Collected data entries
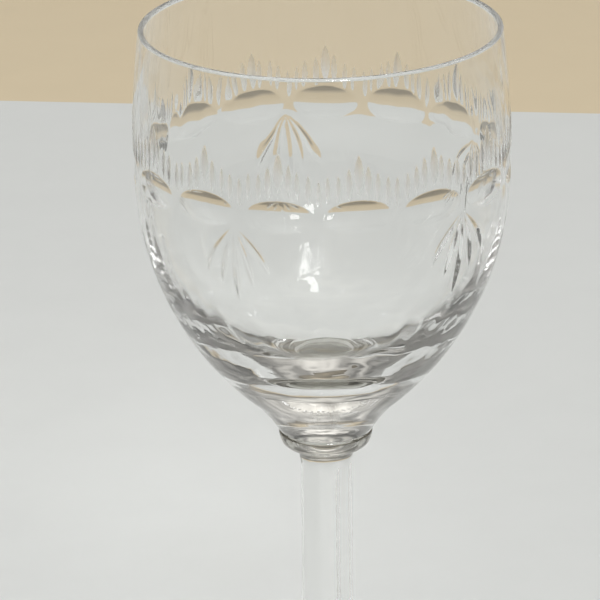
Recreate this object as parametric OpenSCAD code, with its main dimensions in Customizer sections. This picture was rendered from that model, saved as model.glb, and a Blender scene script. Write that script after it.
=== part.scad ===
// Stemmed wine glass: deep cut bowl, collar, flat-cut stem and round foot.
// Millimetres. The axis is Z, the floor is z = 0 and the front of the glass faces -Y.
// Every profile is a chain of circular arcs. An arc is [turning radius, angle at its end].
// A travel angle of 0 is straight down and positive leans outward. A negative radius is a hollow.

/* [Overall] */
// Height from the floor to the rim
total_h = 160; // [140:1:190]
// Collar: thickness between the bowl and the stem
collar_h = 3.7; // [2:0.1:8]
// Height of the foot at its joint with the stem
foot_h = 8.5; // [6:0.1:14]

/* [Bowl outside] */
// Outer radius at the rim
rim_r = 36; // [30:0.1:45]
// Outward lean of the wall at the rim, degrees
rim_lean = 7.55; // [0:0.05:15]
// Upper arc: radius
upper_arc_r = 173; // [100:1:300]
// Upper arc: angle where the lower arc starts
upper_arc_end = -2.9; // [-10:0.1:0]
// Lower arc: radius
lower_arc_r = 63.8; // [40:0.1:90]
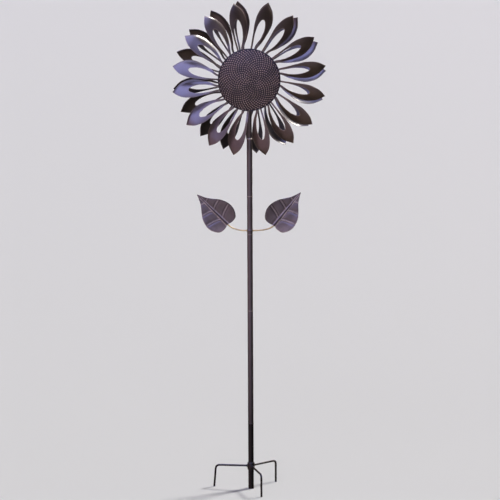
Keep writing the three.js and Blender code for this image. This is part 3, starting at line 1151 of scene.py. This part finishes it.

(Task goal): Your answer should be only the number of lines that hold the word "This".

(Written answer): 2